The fort on fire and his men low on ammunition, Major Anderson could hold out no longer; at 2:30 p.m. on April 14, he surrendered Sumter to the Confederates, who wasted no time running up their own flag in the battered fort. Miraculously, no one on either side had died during the bombardment.

The war had officially begun. Across the country men scrambled to stockpile necessary supplies for bloody work, like guns and ammunition.

The Confederate call for troops drew thousands of young and enthusiastic southerners into the new army. Many marched north to Virginia, the home of their new Confederate capital.

Likewise, flags waved, people cheered, and patriotic zeal filled the streets of northern cities and towns, like New York, as Union volunteers marched south.

Fed, rested, and well-dressed regiments marched to an uncertain future with a great deal of confidence. Answering Lincoln’s call for troops, the men of the Sixth Massachusetts Volunteer Infantry left for Washington D.C. on April 18.

They would not make it there without a fight. Just one week after Sumter’s fall, Baltimore’s streets were soaked with blood. A pro-Confederate mob rushed the Sixth Massachusetts as they marched through the town en route to the capital. Sixteen died that day in a violent clash that would be remembered as the war’s first bloodshed.

Throughout the nation preparations for impending violence continued. U.S. forces burned the Gosport Navy Yard in Portsmouth, Virginia, to prevent its ships from falling into Confederate hands.

Just across the Potomac River (in plain sight of Washington D.C.) stood Alexandria, Virginia. Union troops moved in to take and fortify the town in May 1861, to protect both their capital and their president from Confederate attack.

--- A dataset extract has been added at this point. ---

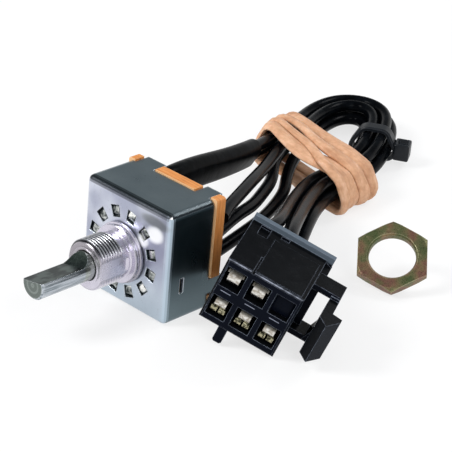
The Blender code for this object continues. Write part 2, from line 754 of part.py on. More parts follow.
for k, points in leads.items():
    picked = by_bend(points)
    curve = bpy.data.curves.new(f"lead_{k}", "CURVE")
    curve.dimensions = "3D"
    curve.bevel_depth = LEAD_OD / 2 * MM
    curve.bevel_resolution = 2
    curve.use_fill_caps = True
    spline = curve.splines.new("POLY")
    spline.points.add(len(picked) - 1)
    for point, p in zip(spline.points, picked):
        point.co = (*(p * MM), 1.0)
    curve.materials.append(lead_vinyl)
    tube = bpy.data.objects.new(f"lead_{k}", curve)
    tube.parent = front_frame
    bpy.context.scene.collection.objects.link(tube)


# Heat-shrink sleeve over the two upper-left leads
def sleeve_loop(low, high, radius, along, count=8):
    mid = (low + high) / 2
    up = high - low
    up -= along * up.dot(along)
    half = up.length / 2
    up.normalize()
    out = along.cross(up).normalized()
    loop = []
    for sign in (1, -1):
        for i in range(count):
            a = math.pi * (i + 0.5) / count
            loop.append(mid + up * (sign * (half + radius * math.sin(a)))
                        + out * (sign * radius * math.cos(a)))
    return loop


one, two = leads[1], leads[2]
inside_r = LEAD_OD / 2 + 0.2
outer_loops, inner_loops = [], []
station_ys = [FOLD_Y1 + SEAT, BOARD_Y1 + LUG_OUT]
station_ys += list(np.linspace(22.5, SLEEVE_END_Y, 9))
for y in station_ys:
    lows, highs = [], []
    for lead, found in ((one, lows), (two, highs)):
        rows = lead[:80]
        for shift in (0.0, 1.0):
            at = max(y + shift, rows[0][1])
            found.append(Vector([float(np.interp(at, rows[:, 1], rows[:, c])) for c in range(3)]))
        if y < rows[0][1]:
            found[0].y = y
            found[1] = found[0] + Vector((0, 1, 0))
    low, high = lows[0], highs[0]
    along = ((lows[1] - lows[0]) + (highs[1] - highs[0])).normalized()
    inner_loops.append(sleeve_loop(low, high, inside_r, along))
    outer_loops.append(sleeve_loop(low, high, inside_r + SLEEVE_T, along))
sleeve = loft(outer_loops + inner_loops[::-1], closed=True)
smooth(link("heat_shrink", sleeve, sleeve_black), 50)


# Rubber band and cable tie: both stretch over the leads that they hold

def stretched(spots, radius, count=28):
    """The outline of a band pulled tight over rods at spots, with outward directions."""
    loop = []
    for i in range(count):
        a = 2 * math.pi * (i + 0.5) / count
        out = Vector((math.cos(a), math.sin(a)))
        far = max(spots, key=lambda spot: spot.dot(out))
        loop.append((far + out * radius, out))
    return loop


def held(points, centre, across, along, half_wide, shear):
    """Where the leads pass through the ring, as across and up."""
    spots = []
    for p in points:
        rel = Vector(p) - centre
        a = rel.dot(across)
        if abs(rel.dot(along) - shear * a) < half_wide + 2.4 and abs(a) < 24:
            spots.append(Vector((a, rel.z)))
    return spots


def ring_round(name, mat, points, centre, across, half_wide, shear, thick, profile, clear=0.3):
    across = Vector(across).normalized()
    along = Vector((-across.y, across.x, 0))
    centre = Vector(centre)
    spots = held(points, centre, across, along, half_wide, shear)
    outline = stretched(spots, LEAD_OD / 2 + clear)
    sections = []
    for spot, out in outline:
        loop = []
        for t, depth in profile:
            p = spot + out * depth * thick
            loop.append(centre + across * p.x + Vector((0, 0, max(p.y, 0.05 - centre.z)))
                        + along * (t * half_wide + shear * p.x))
        sections.append(loop)
    return link(name, loft(sections, closed=True), mat), outline


ribs = 3
band_profile = [(-1.0, 0.0), (-1.0, 0.6)]
for i in range(ribs):
    middle = -1 + (2 * i + 1) / ribs
    band_profile += [(middle - 0.8 / ribs, 1.0), (middle + 0.8 / ribs, 1.0)]
    if i < ribs - 1:
        band_profile.append((middle + 1 / ribs, 0.45))
band_profile += [(1.0, 0.6), (1.0, 0.0)]
everywhere = np.vstack(list(leads.values()))
band, _ = ring_round("rubber_band", band_rubber, everywhere, BAND_AT, BAND_ACROSS, BAND_WIDE / 2,
                     BAND_SHEAR, BAND_T, band_profile, 0.42)
smooth(band, 50)


# The tie is a strap round one leg, with its ratchet head outside
strap_profile = [(-1.0, 0.0), (-1.0, 0.7), (-0.8, 1.0), (0.8, 1.0), (1.0, 0.7), (1.0, 0.0)]
one_leg = everywhere[(everywhere[:, 1] > 92) & (everywhere[:, 0] > -24)]
tie, strap = ring_round("cable_tie", tie_nylon, one_leg, TIE_AT, TIE_ACROSS, TIE_W / 2,
                        0.0, TIE_T, strap_profile)
across = Vector(TIE_ACROSS).normalized()
along = Vector((-across.y, across.x, 0))
edge_a = max(spot.x for spot, _ in strap)
head_bm = bmesh.new()
add_box(head_bm, (edge_a + 0.3, -HEAD[1] / 2, -HEAD[2] / 2),
        (edge_a + 0.3 + HEAD[0], HEAD[1] / 2, HEAD[2] / 2))
bmesh.ops.bevel(head_bm, geom=list(head_bm.edges), offset=0.5, segments=2, profile=0.5,
                affect="EDGES")
turn_head = Matrix((
    (across.x, along.x, 0, TIE_AT[0]),
    (across.y, along.y, 0, TIE_AT[1]),
    (0, 0, 1, TIE_AT[2] - 1.0),
    (0, 0, 0, 1),
))
boolean(tie, helper("tie_head", head_bm, turn_head), "UNION")


# Connector housing: one moulding with six cavities, a rear collar, a foot peg and a side latch
half_c = CON_W / 2
body = box((-half_c, 0, 0), (half_c, CON_D, CON_H))
front_edges = [e for e in body.edges if all(abs(v.co.y) < 1e-6 for v in e.verts)]
bmesh.ops.bevel(body, geom=front_edges, offset=0.45, segments=1, affect="EDGES")
housing = link("connector_housing", body, connector_nylon, con_frame)


def con_helper(name, bm):
    return helper(name, bm, parent=con_frame)


def along_d(w, u, d):
    return (w, d, u)


lip = bmesh.new()
add_box(lip, (-8.8, CON_D - 1.25, 0.3), (10.1, CON_D - 0.1, CON_H + 1.1))
boolean(housing, con_helper("con_lip", lip), "UNION")
collar = bmesh.new()
add_prism(collar, [(half_c - 0.5, 0.9), (10.2, 1.6), (10.2, CON_H - 1.2), (half_c - 0.5, CON_H - 0.3)],
          along_d, 10.2, CON_D - 0.6)
boolean(housing, con_helper("con_collar", collar), "UNION")
peg = bmesh.new()
add_prism(peg, [(-3.94, 1.0), (-3.94, -3.4), (-3.6, -3.8), (-2.3, -3.8), (-1.92, -3.4), (-1.92, 1.0)],
          along_d, 0.25, 2.25)
boolean(housing, con_helper("con_peg", peg), "UNION")

# The latch stands beside the body: two ribs, an outer wall and a wedge nose
latch = bmesh.new()
edge = half_c
add_prism(latch, [(edge - 0.6, 14.45), (edge + 6.25, 14.45), (edge + 6.25, 15.8), (edge - 0.6, 15.8)],
          along_d, 7.8, 12.3)
latch_top = con_helper("con_latch_top", latch)
latch_low = bmesh.new()
add_prism(latch_low, [(edge - 0.6, 1.75), (edge + 4.6, 1.75), (edge + 4.6, 3.1), (edge - 0.6, 3.1)],
          along_d, 7.9, 12.2)
latch_wall = bmesh.new()
add_prism(latch_wall, [(edge + 3.3, 2.2), (edge + 4.55, 2.2), (edge + 6.2, 4.6), (edge + 6.2, 15.3),
                       (edge + 4.3, 15.3), (edge + 4.3, 5.2)], along_d, 7.6, 12.1)
nose = bmesh.new()
NOSE = [(4.2, 6.0), (4.2, 0.6), (6.2, -1.4), (8.5, 2.0), (8.5, 3.1), (6.3, 3.4), (6.3, 8.2), (4.3, 8.2)]
add_prism(nose, [(edge + w, d) for w, d in NOSE], along_z, 4.4, 14.7)
for name, bm in (("con_latch_low", latch_low), ("con_latch_wall", latch_wall), ("con_nose", nose)):
    boolean(housing, con_helper(name, bm), "UNION")
boolean(housing, latch_top, "UNION")

cavities = bmesh.new()
for u in (ROW_LOW, ROW_HIGH):
    for w in COLUMNS:
        add_box(cavities, (w - CAVITY_W / 2, -2.5, u - CAVITY_H / 2),
                (w + CAVITY_W / 2, CAVITY_DEEP, u + CAVITY_H / 2))
boolean(housing, con_helper("con_cavities", cavities), "DIFFERENCE")
lead_holes = bmesh.new()
for u in (ROW_LOW, ROW_HIGH):
    for w in COLUMNS:
        add_prism(lead_holes, circle(LEAD_OD / 2 + 0.3, 16, w, u), along_d, CAVITY_DEEP - 1, CON_D + 1)
boolean(housing, con_helper("con_lead_holes", lead_holes), "DIFFERENCE")
marks = bmesh.new()
add_box(marks, (-6.5, 12.3, CON_H - 0.6), (-4.2, 15.9, CON_H + 3))
add_box(marks, (-1.7, 14.6, CON_H - 0.7), (0.1, 15.9, CON_H + 3))
add_box(marks, (-3.1, -1, CON_H - 0.5), (-2.5, 5.9, CON_H + 1))
boolean(housing, con_helper("con_top_marks", marks), "DIFFERENCE")

# Blade receptacles: a folded strip with two rolled edges, and a barrel behind
for n, (w, u) in enumerate(FILLED, 1):
    flip = -1 if u == ROW_HIGH else 1
    path = []
    for i in range(7):
        a = math.radians(150 + 35 * i)
        path.append((1.28 + 0.5 * math.cos(a), -1.2 + 0.5 * math.sin(a)))
    path += [(1.78, 0.9), (1.55, 1.5), (0.9, 1.85)]
    full = [(w + a, u + flip * b) for a, b in path]
    full += [(w - a, u + flip * b) for a, b in reversed(path)]
    strip = offset_strip(full, 0.36)
    receptacle = link(f"connector_terminal_{n}", prism(strip, along_d, 0.9, 8.6),
                      tinned_brass, con_frame)
    barrel = bmesh.new()
    add_box(barrel, (w - 0.7, 7.6, min(u + flip * 0.4, u + flip * 1.98)),
            (w + 0.7, CAVITY_DEEP - 0.2, max(u + flip * 0.4, u + flip * 1.98)))
    boolean(receptacle, con_helper(f"terminal_neck_{n}", barrel), "UNION")
    # its mouth: a crowned tongue before the blade, and the two rolled edges
    tall = 2.35 if u == ROW_HIGH else 2.1
    crown = [(1.3 * math.sin(math.radians(a)), 1.65 - 1.15 * math.cos(math.radians(a))) for a in range(-75, 76, 15)]
    tongue = bmesh.new()
    add_prism(tongue, [(w + a, d) for a, d in crown], along_z, *sorted((u + flip * 2.05, u + flip * (2.05 - tall))))
    boolean(receptacle, con_helper(f"terminal_tongue_{n}", tongue), "UNION")
    curls = bmesh.new()
    for side in (-1, 1):
        add_prism(curls, circle(0.56, 12, w + side * 1.24, u - flip * 1.28), along_d, 0.6, 2.2)
    boolean(receptacle, con_helper(f"terminal_curls_{n}", curls), "UNION")


# Panel nut, leaning back on one corner beside the harness, as it is pictured
yaw, lean, spin = (math.radians(a) for a in (NUT_YAW, NUT_LEAN, NUT_SPIN))
nut_turn = Matrix.Rotation(yaw, 4, "Z") @ Matrix.Rotation(-lean, 4, "X") @ Matrix.Rotation(spin, 4, "Y")
corner_r = NUT_AF / math.sqrt(3)
nut_up = corner_r * math.cos(lean) * math.cos(spin) + NUT_T / 2 * math.sin(lean) + 0.05
nut_place = Matrix.Translation((*NUT_AT, nut_up)) @ nut_turn
hexagon = circle(corner_r, 6, 0, 0, math.pi / 6)
nut = link("mounting_nut", prism(hexagon, along_y, -NUT_T / 2, NUT_T / 2), nut_chromate,
           matrix=nut_place)
drop = 0.45
dome = turned_solid([(corner_r - 0.9, -NUT_T / 2 - 0.01), (corner_r + 0.05, -NUT_T / 2 + drop),
                     (corner_r + 0.05, NUT_T / 2 - drop), (corner_r - 0.9, NUT_T / 2 + 0.01)],
                    36, 0, 0)
boolean(nut, helper("nut_chamfer", dome, nut_place), "INTERSECT")
sink = NUT_HOLE / 2
hole = turned_solid([(sink + 0.8, -NUT_T / 2 - 0.4), (sink, -NUT_T / 2 + 0.4),
                     (sink, NUT_T / 2 - 0.4), (sink + 0.8, NUT_T / 2 + 0.4)], 36, 0, 0)
boolean(nut, helper("nut_hole", hole, nut_place), "DIFFERENCE")
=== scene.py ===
# %% [markdown]
# # A rotary wiper switch, dressed for its portrait
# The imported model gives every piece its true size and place. This lesson adds what a camera
# sees on top of that: a thread on the bushing, a real rubber band, soft black leads, and a
# finish for every piece. Blender works in metres, with +Z up; the lesson counts in millimetres,
# which MM turns into metres. Places are measured from the can's front, and FRONT says where it
# stands. The connector lies at a slant, so it has three axes of its own.

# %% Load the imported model
import math
import bmesh
import bpy
import numpy as np
from mathutils import Euler, Matrix, Vector


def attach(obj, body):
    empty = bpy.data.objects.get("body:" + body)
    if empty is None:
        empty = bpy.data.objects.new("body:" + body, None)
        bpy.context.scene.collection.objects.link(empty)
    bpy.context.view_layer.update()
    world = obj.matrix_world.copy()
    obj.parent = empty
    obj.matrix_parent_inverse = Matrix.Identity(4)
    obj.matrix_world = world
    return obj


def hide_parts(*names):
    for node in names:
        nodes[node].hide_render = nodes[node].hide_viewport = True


MM = 0.001
FRONT = Vector((0.0, -6.2, 0.0))
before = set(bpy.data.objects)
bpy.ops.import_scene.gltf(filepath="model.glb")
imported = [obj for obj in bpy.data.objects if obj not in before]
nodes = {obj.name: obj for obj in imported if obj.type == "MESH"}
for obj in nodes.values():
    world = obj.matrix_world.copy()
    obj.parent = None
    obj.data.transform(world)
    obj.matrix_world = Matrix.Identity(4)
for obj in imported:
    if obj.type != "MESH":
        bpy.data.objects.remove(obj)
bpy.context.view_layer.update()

# %% Shaft line, connector axes, and a helper for new objects
AXIS = (-0.8, 12.05)
CONNECTOR_AT, CONNECTOR_DEEP = Vector((28.358, 4.769, 3.249)), 17.47
CONNECTOR_TURN = (5.438, 20.26, 27.667)
con_axes = Euler([math.radians(a) for a in CONNECTOR_TURN], "XYZ").to_matrix()
CON_RIGHT, CON_BACK, CON_UP = (tuple(con_axes.col[i]) for i in range(3))


def connector_point(w, d, u):
    """A point so far across, behind and above the connector's lower front corner."""
    return np.array(con_axes @ Vector((w, d, u)) + CONNECTOR_AT)


def new_object(name, data):
    obj = bpy.data.objects.new(name, data)
    bpy.context.scene.collection.objects.link(obj)
    return obj


print("the connector's mouth faces", [round(-v, 2) for v in CON_BACK])

# %% [markdown]
# ## The camera
# The photograph was taken from the right of the shaft and from above, from far away, so lines
# stay almost parallel. The camera stands back along its own view direction from a target, and
# is rolled a little, as a hand-held camera is.

# %% Camera
AZIMUTH, ELEVATION, ROLL = math.radians(41.94), math.radians(26.69), math.radians(5.25)
TARGET_RIGHT, TARGET_UP, AWAY = 20.46, 18.21, 421.06
FOCAL_PX, FRAME_PX, SENSOR = 2000.0, 452, 36.0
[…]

On May 24, a secessionist-sympathizing innkeeper killed 24-year-old Colonel Elmer E. Ellsworth as he attempted to remove a Confederate flag from the Marshall House in Alexandria. Ellsworth, a personal friend of Abraham Lincoln known nationally for his traveling Zouave militia drill team, was the conflict’s first prominent casualty. Little did anyone know at the time that over 600,000 more Union and Confederate soldiers would lose their lives before war’s end.